What to do – Write out, word for word, the first line of the data below and every line after it through the one containing "return math.atan2(reach[1], reach[0])".

Recorded information –
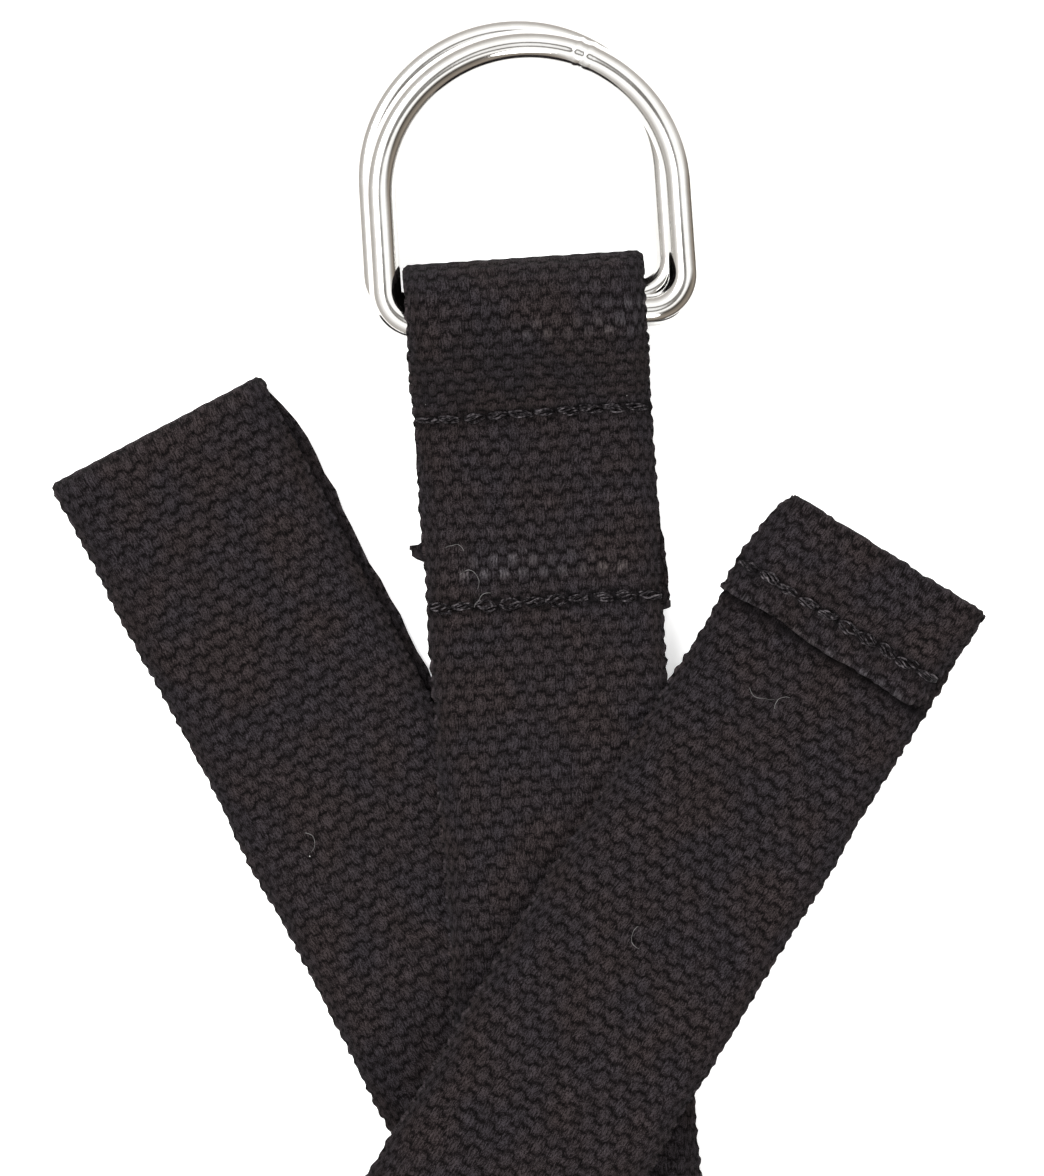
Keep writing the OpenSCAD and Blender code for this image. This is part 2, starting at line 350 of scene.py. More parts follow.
def tangent_angle(start, side):
    """Slope of the line from start that touches the loop, below (-1) or above (1)."""
    reach = np.array([LOOP_CENTRE_U, LOOP_CENTRE_Z]) - start
    return math.atan2(reach[1], reach[0]) + side * math.asin(LOOP_MID_R / np.hypot(*reach))


def side_view():
    """The middle line of the sewn end, in even short steps."""
    step = 0.2 * MM
    end_mid, flap_mid, centre_mid = FLAP_END_Z + HALF_T, FLAP_Z + HALF_T, CENTRE_Z + HALF_T
    fold_u = FLAP_END_U + LAYER / 2 + HALF_T
    low_angle = tangent_angle(np.array([LOOP_START, flap_mid]), -1)
    top_angle = tangent_angle(np.array([LOOP_START, centre_mid]), 1)
    line = [(FLAP_END_U + TURN_LENGTH, end_mid), (fold_u, end_mid)]
    for a in np.linspace(-math.pi / 2, -3 * math.pi / 2, 13)[1:-1]:
        radius = (flap_mid - end_mid) / 2
        z = (end_mid + flap_mid) / 2 + radius * math.sin(a)
        line.append((fold_u + radius * math.cos(a), z))
    line += [(fold_u, flap_mid), (LOOP_START, flap_mid)]
    for a in np.linspace(low_angle - math.pi / 2, top_angle + math.pi / 2, 40):
        z = LOOP_CENTRE_Z + LOOP_MID_R * math.sin(a)
        line.append((LOOP_CENTRE_U + LOOP_MID_R * math.cos(a), z))
    line += [(LOOP_START, centre_mid), (LOOP_START - 20 * MM, centre_mid)]
    line = np.array(line)
    length = np.concatenate([[0], np.cumsum(np.hypot(*np.diff(line, axis=0).T))])
    even = np.arange(0, length[-1], step)
    fine = np.stack([np.interp(even, length, line[:, i]) for i in (0, 1)], axis=1)
    # Round the corners of the loop, and leave the tight fold of the flap as it is
    soft = fine.copy()
    for _ in range(220):
        soft[1:-1] = soft[1:-1] * 0.5 + (soft[:-2] + soft[2:]) * 0.25
    share = smooth_step(LOOP_START - 14 * MM, LOOP_START - 8 * MM, fine[:, 0])[:, None]
    fine = fine * (1 - share) + soft * share
    return even, fine


side_length, side_line = side_view()
side_tangent = np.gradient(side_line, side_length, axis=0)
side_tangent /= np.linalg.norm(side_tangent, axis=1)[:, None]
# Where the side view ends: arc length from the raw end of the flap, and place along
# the centre run
V_CENTRE = float(side_length[-1])
U_CENTRE = float(side_line[-1, 0])

# How far the flap's end is to the right, and how far its turned-under end swings back
FLAP_ASKEW, TURN_ASKEW = 0.9 * MM, 3.0 * MM


def sewn_shift(v, u):
    """Sideways shift of the flap and its turned-under end, which were sewn askew."""
    turned = v < TURN_LENGTH
    at_fold = FLAP_ASKEW * smooth_step(LOOP_START, FLAP_END_U, u) ** 2
    swing = smooth_step(0.68, 0.86, (u - FLAP_END_U) / TURN_LENGTH)
    at_end = FLAP_ASKEW - TURN_ASKEW * swing
    under = v < TURN_LENGTH + FLAP_LENGTH
    return np.where(turned, at_end, np.where(under, at_fold, 0.0))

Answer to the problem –
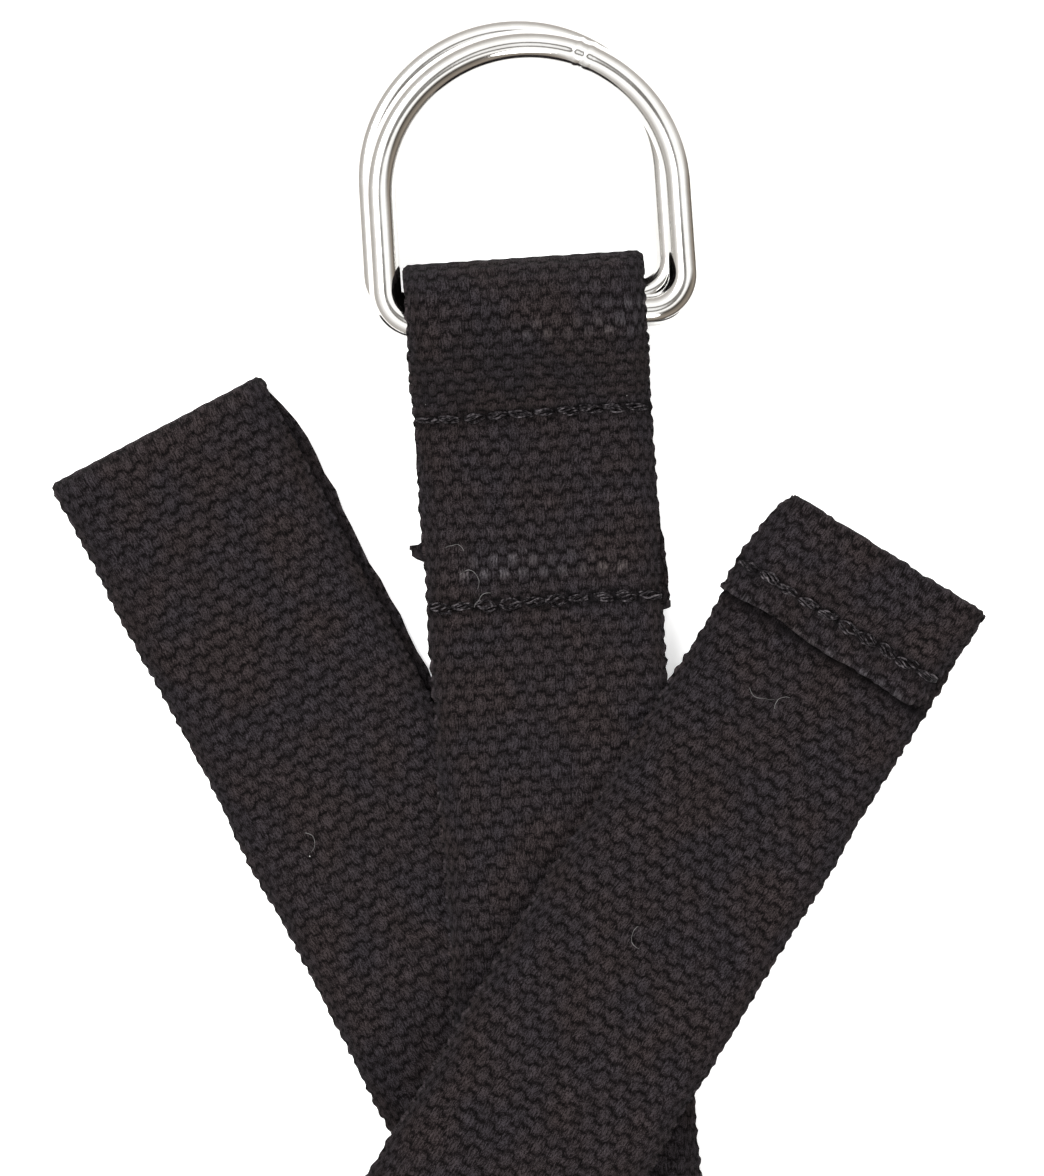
Keep writing the OpenSCAD and Blender code for this image. This is part 2, starting at line 350 of scene.py. More parts follow.
def tangent_angle(start, side):
    """Slope of the line from start that touches the loop, below (-1) or above (1)."""
    reach = np.array([LOOP_CENTRE_U, LOOP_CENTRE_Z]) - start
    return math.atan2(reach[1], reach[0]) + side * math.asin(LOOP_MID_R / np.hypot(*reach))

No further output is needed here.